An der Seite zum Stubenstübl befindet sich in der
dicken Steinmauer das Mauerkastl, der Aufbewahrungsort für
Rechenzettel, Kalender, Steuerbüchl und andere schriftliche Sachen.
Daneben hängt an der Wand die Pendeluhr. Das Stubenstübl oder der noch
angrenzende Raum war die Schlafkammer der Bauersleute. Von diesem Raum
führt sehr oft eine Stiege in das Obergeschoß.
Obergeschoß
Die meisten Räume im Obergeschoß sind „Getreidekästen“. Es gibt auch die
„Hohe Kuchl“ und die „Hohe Stube“. Dort ist die Einrichtung
aufgestellt, die die Braut als Aussteuer erhielt. Im Gläserkastl auf dem
Schubladkasten befinden sich die Erinnerungsstücke von Taufe,
Firmung, Hochzeit, den Wallfahrten und die Geschenke der Verwandtschaft
und Freundschaft. In den Getreidekästen wird das Futter- und
Brotgetreide für das ganze Jahr gelagert, auch das Saatgetreide für
die nächste Aussaat. In einem dieser nicht beheizbaren Räume des
Oberstockes stehen auch die Betten und Truhen der Knechte.

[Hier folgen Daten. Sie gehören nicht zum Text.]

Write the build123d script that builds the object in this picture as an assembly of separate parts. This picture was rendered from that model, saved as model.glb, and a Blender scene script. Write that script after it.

Menscherkammer und Presshaus
Gegenüber der Stubentür im Vorhaus ist die Tür zur Schlafkammer der Mägde, die „Menscher-Kammer“. Von dieser Seite des Vorhauses führt ein Gang in den Pressraum. Dort steht die Obstmühle, eine vier- oder sechskübelige Spindelpresse, manchmal auch eine Zwangspresse; ferner befinden sich dort der Werkzeugkasten und die gereinigten, aber offenen Mostfässer. Der frischgepresste Most wird in den Keller getragen und in die Fässer gefüllt. Aus dem Gang zum Pressraum führt meist auch eine Stiege nach oben zu den Getreidekästen, den „Troadboden“. Über diese Stiege werden die schweren Getreidesäcke nach dem Drusch getragen.
Stallungen
Im rechten Winkel zum Hausstock ist auf einer Seite der Kuhstall, auf der anderen Seite der Ochsen-, Pferde- und Schweinestall untergebracht. Entlang der Hofseite des Hausstocks und der Stallungen führt ein Umgang, die sogenannte „Gred´n“. Auf dieser stand gegenüber der Hoftür der granitene „Wassergrander“. Anschließend an die Ställe ist meist ein großes Tor, durch das man mit den Wagen und Ackergeräten aus- und einfahren kann. In der Mitte des Hofes liegt der Misthaufen. In dessen Nähe ist das kleine Häuschen mit dem ausgeschnittenen Herzen postiert.
Stadl
Den Abschluss des Hofgevierts bildet der aus Holz gezimmerte Stadl. Dort befindet sich die Tenne mit den beiden Böden, auch Äsen genannt, wo das unausgedroschene Getreide und nach dem Drusch das Stroh gelagert wird. Über den gedeckten Einfahrten und dem anschließenden Raum ist Platz für die Holzlage und die landwirtschaftlichen Geräte. Über den Stallungen befinden sich die Heuböden, die durch die Feuermauer vom Hausstock getrennt werden.